Research suggests the human brain up-and down-regulates pain a great deal depending on the biopsychosocial context
Patients who understand contemporary pain science actually experience less pain in the long term, an Australian expert says.
Speaking at a rheumatology conference in Brisbane recently, Lorimer Moseley, a professor of clinical neuroscience at the University of South Australia, said a growing body of evidence suggested that patients who learned to reconceptualise their pain actually had better pain outcomes.
“If people learn why they hurt, they hurt less,” he said.
“If people are not understanding why active therapies are good and why psychological intervention is good and why it is safe to move despite pain, they are not going to buy it.”
Traditionally, pain has been explained to patients using a structural-pathology model, where damaged tissue sends a neural signal to the brain – and the severity of the pain is roughly proportional to the scale of the injury.
Modern pain science has long-since overturned that idea, showing that the human brain up-and down-regulates pain a great deal depending on the biopsychosocial context.
For example, experiments had shown that patients who were given a very cold stimulus experience much more pain when they were exposed to red light (which signifies danger) than a blue light, Professor Moseley said.
Similarly, experiments had demonstrated that pain was significantly worse when a person was also exposed to a bad odour, he said.
A more scientifically accurate description of pain could be conveyed to patients using the DIMs-SIMs model, where DIM stands for “Danger in Me” and SIM stands for “Safety in Me”, Professor Moseley said.
Patients should be taught that pain was a protective response, generated by a complex interaction between different, competing neural networks in the brain.
Signals from the physical body were one part of the equation, but information from other neural networks, including the senses, beliefs and thoughts, could make pain significantly better or worse.

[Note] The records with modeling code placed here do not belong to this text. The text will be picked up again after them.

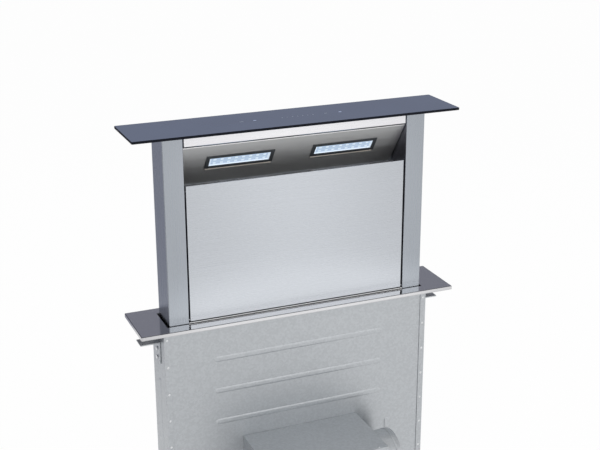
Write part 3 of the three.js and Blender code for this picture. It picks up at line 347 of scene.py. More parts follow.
# %% [markdown]
# ## Brushed steel
#
# Brushing leaves long, fine scratches that all run one way. A noise that is squeezed across
# the scratches and stretched along them gives that grain. It drives three things: how rough a
# spot is, how light it is, and a very shallow bump. Anisotropy then smears the reflections
# across the scratches, so its tangent circles the axis that the scratches run along.

# %% Helpers for finishes
NOISE_LOW, NOISE_HIGH = 0.3, 0.7  # most of a noise lies between these


def shader_of(material):
    return material.node_tree.nodes["Principled BSDF"]


def new_finish(name, colour, roughness, metallic=0.0):
    """A material with one shader whose plain numbers are set on its own sockets."""
    material = bpy.data.materials.new(name)
    material.use_nodes = True
    shader = set_inputs(shader_of(material), {
        "Base Color": (*colour, 1), "Roughness": roughness, "Metallic": metallic,
    })
    return material, material.node_tree, shader


def add_noise(tree, scale, detail=4.0, stretch=(1, 1, 1)):
    mapping = add_node(tree, "ShaderNodeMapping", {"Scale": stretch})
    noise = add_node(tree, "ShaderNodeTexNoise", {"Scale": scale, "Detail": detail})
    tree.links.new(own_metres(tree), mapping.inputs["Vector"])
    tree.links.new(mapping.outputs["Vector"], noise.inputs["Vector"])
    return noise.outputs["Fac"]


def vary_roughness(tree, shader, source, roughness, least, most):
    """The roughness goes from its least to its most share as the source rises."""
    span = add_node(tree, "ShaderNodeMapRange", {
        "From Min": NOISE_LOW, "From Max": NOISE_HIGH,
        "To Min": roughness * least, "To Max": roughness * most,
    })
    tree.links.new(source, span.inputs["Value"])
    tree.links.new(span.outputs["Result"], shader.inputs["Roughness"])


def vary_colour(tree, shader, source, colour, spread):
    """The colour gets lighter by the spread as the source rises, and darker as it falls."""
    ramp = add_node(tree, "ShaderNodeValToRGB")
    ends = zip(ramp.color_ramp.elements, (NOISE_LOW, NOISE_HIGH), (1 - spread, 1 + spread))
    for element, position, factor in ends:
        element.position = position
        element.color = (*(min(1.0, c * factor) for c in colour), 1)
    tree.links.new(source, ramp.inputs["Fac"])
    tree.links.new(ramp.outputs["Color"], shader.inputs["Base Color"])


def add_bump(tree, shader, source, strength, depth):
    bump = add_node(tree, "ShaderNodeBump", {"Strength": strength, "Distance": depth})
    tree.links.new(source, bump.inputs["Height"])
    tree.links.new(bump.outputs["Normal"], shader.inputs["Normal"])


print("finish helpers ready")

# %% The steels
GRAIN_ALONG = 6.0  # scratches a metre, along the brushing
GRAIN_ACROSS = 1400.0  # and across it


def brushed_steel(name, colour, roughness, along="X", spread=0.03, smear=0.6, metallic=1.0):
    stretch = tuple(GRAIN_ALONG if axis == along else GRAIN_ACROSS for axis in "XYZ")
    material, tree, shader = new_finish(name, colour, roughness, metallic)
    set_inputs(shader, {"Anisotropic": smear})
    grain = add_noise(tree, 1.0, detail=3.0, stretch=stretch)
    vary_roughness(tree, shader, grain, roughness, least=0.8, most=1.25)
    vary_colour(tree, shader, grain, colour, spread)
    add_bump(tree, shader, grain, strength=0.07, depth=0.00004)
    tangent = add_node(tree, "ShaderNodeTangent")
    tangent.direction_type = "RADIAL"
    tangent.axis = along
    tree.links.new(tangent.outputs["Tangent"], shader.inputs["Tangent"])
    return material


panel_steel = brushed_steel("panel_steel", (0.515, 0.537, 0.571), 0.25, smear=0.5)
column_steel = brushed_steel(
    "column_steel", (0.378, 0.404, 0.440), 0.26, along="Z", spread=0.02, smear=0.5,
)
fascia_steel = brushed_steel("fascia_steel", (0.80, 0.795, 0.815), 0.30)
recess_steel = brushed_steel(
    "recess_steel", (0.470, 0.475, 0.478), 0.46, smear=0.7, metallic=0.85,
)
# a darker steel, painted as shade on the faces that the columns turn to each other and on the
# skirt's ledge
painted_shade_steel = brushed_steel("painted_shade_steel", (0.23, 0.23, 0.27), 0.34, along="Z")
deck_steel = brushed_steel("deck_steel", (0.80, 0.80, 0.81), 0.13, smear=0.3)
# the deck's rim and fold take darker copies of its steel as painted shade
deck_rim_painted_shade_steel = brushed_steel("deck_rim_painted_shade_steel", (0.56, 0.56, 0.57), 0.16, smear=0.3)
deck_fold_painted_shade_steel = brushed_steel("deck_fold_painted_shade_steel", (0.20, 0.20, 0.215), 0.30, smear=0.3)
# painted bright: a highlight along the light panel's top edge
painted_highlight_steel = brushed_steel("painted_highlight_steel", (0.95, 0.95, 0.95), 0.42)
back_steel = brushed_steel("back_steel", (0.58, 0.60, 0.64), 0.34, along="Z")
print("brushed steels", [m.name for m in bpy.data.materials if m.name.endswith("_steel")])

# %% [markdown]
# ## Zinc, paint and plastic
#
# Galvanised sheet shows zinc crystals a few millimetres wide, each at its own angle to the
# light. A Voronoi pattern has just such cells, so each cell gets its own lightness, and the
# difference stays small, because the sheet is rolled after it is dipped.
# Plastic and paint are quieter: a fine grain in the bump keeps their gloss from looking wet.

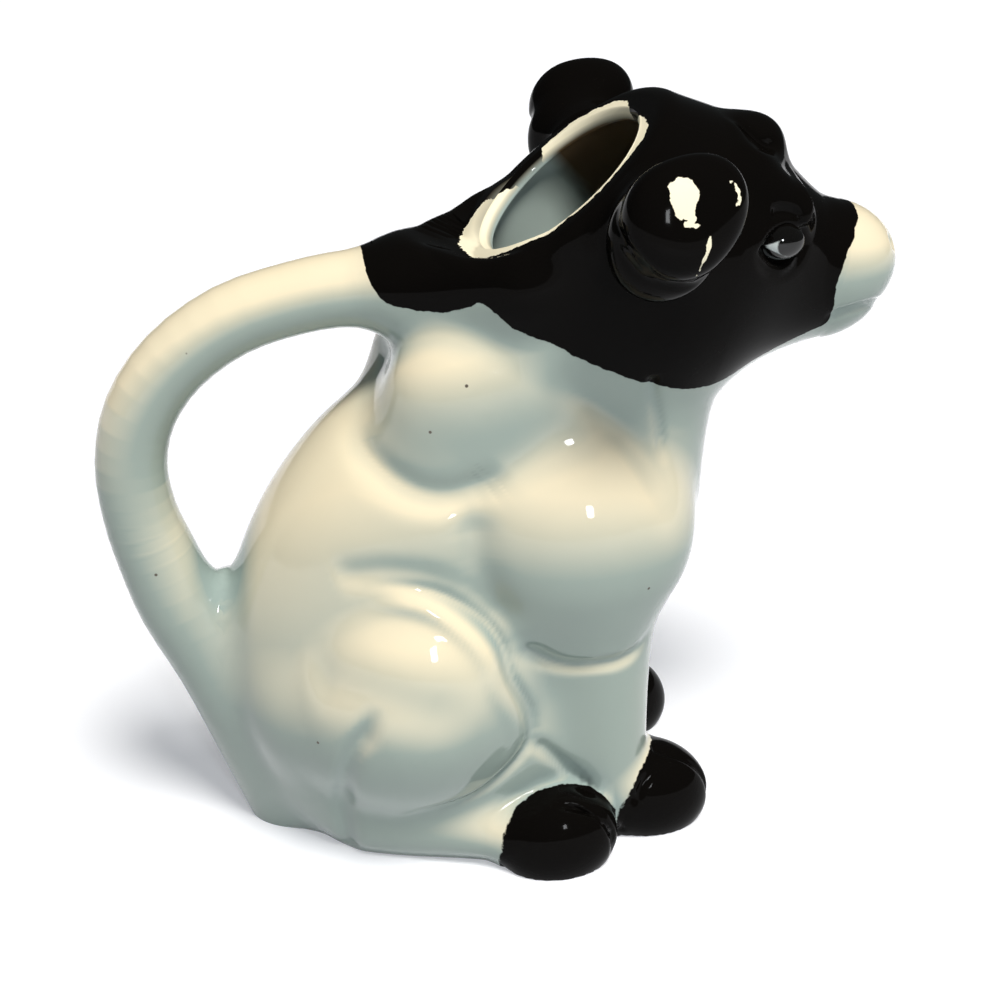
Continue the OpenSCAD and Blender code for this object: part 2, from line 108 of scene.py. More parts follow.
socket_shares = [0.321, -0.308, 0.804, 0.043, 0.075, 0.029, 0, 0.02]
nostril_shares = [0.486, -0.075, 0.775, 0.014, 0.027, 0.012, 0, 0.007]

# centre of the filling hole and the reach of the rounding round its rim
filler_place_shares = [0.068, 0, 0.863]
rim_reach_share = 0.014
rim_outer_share = 0.186
# flank of the nape, which sweeps from the handle up both sides of the rim, and how far it keeps
# from the axis of the filling hole
flank_shares = [-0.1, 0.05, 0.752, 0.005, 0.22, 0.772, 0.044, 0.047, 0.035]
flank_clear_share = 0.148
flank_round_share = 0.02
# the handle keeps clear of the rim inside this distance from the axis of the filling hole,
# with a wide fillet from the rim up to the handle and a rounded edge over that
handle_clear_share = 0.16
clear_fillet_share = 0.09
clear_round_share = 0.03

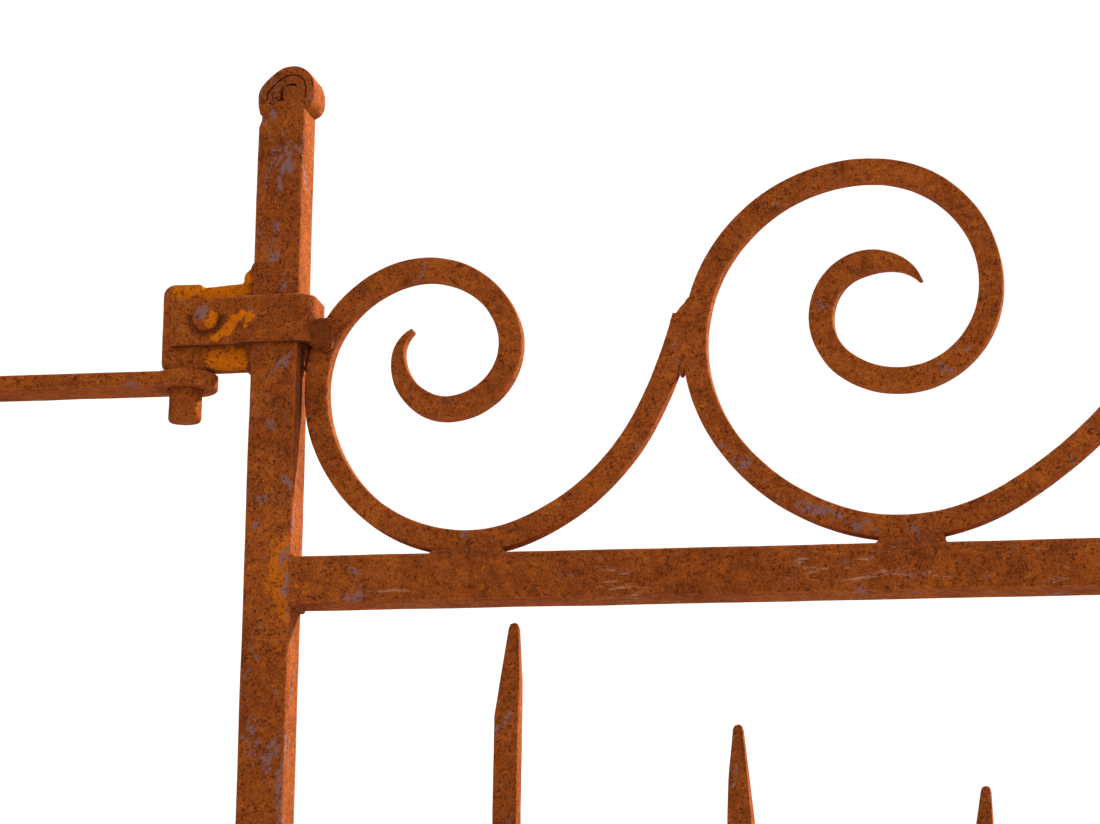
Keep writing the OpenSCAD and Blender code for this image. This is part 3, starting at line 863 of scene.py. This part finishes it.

While the underlying biology of a disease might be similar across different patients, danger signals and safety signals that modulated pain levels were highly individual, he said.
“In arthritis, there are DIMs to do with inflammatory processes in the joint,” he said. “There are also DIMs that, once your system becomes sensitised, might incorporate interest rates, relationships, mortgage pressure, job satisfaction. And we understand the biology of how all of those non-somatosensory cues can change the protection-meter setting.
“We encourage patients to look for DIMs and remove them when they can, and to look for SIMs and to put them in where they can, because the relationship between DIMs and SIMs is what determines the output, the setting of your protection meter.”
Interestingly, doctors could inadvertently make pain worse by choosing words that screamed “danger” to the patient, Professor Moseley said.
“You might say to someone, ‘So, you’ve got a bad back? At your age we all have wear and tear. A slipped disc is not rare. Backs go out from time to time. Sometimes they get stuck and might pinch a nerve, sending pain messages to your brain. This is just a part of life. The best thing you can do is get active and seek psychological therapy. I’ll give you a referral.”
While this was best practice care, it broke all the rules on the things you should not say.
“A better way is something like this, ‘So you’ve got back pain. Like all humans, your back is adapted to life. We can see that on your scans. Backs are very well protected by a highly sophisticated alarm system. Yours is working too well. That’s normal when pain persists. Other things, unrelated to your back, can still make your pain worse. You can retrain the system and there are experts in the best ways to do that. Would you like to know more?’
“That would be a scientifically more coherent, full of SIMs, inviting them to do something. Not, ‘I’ll give you a referral’.”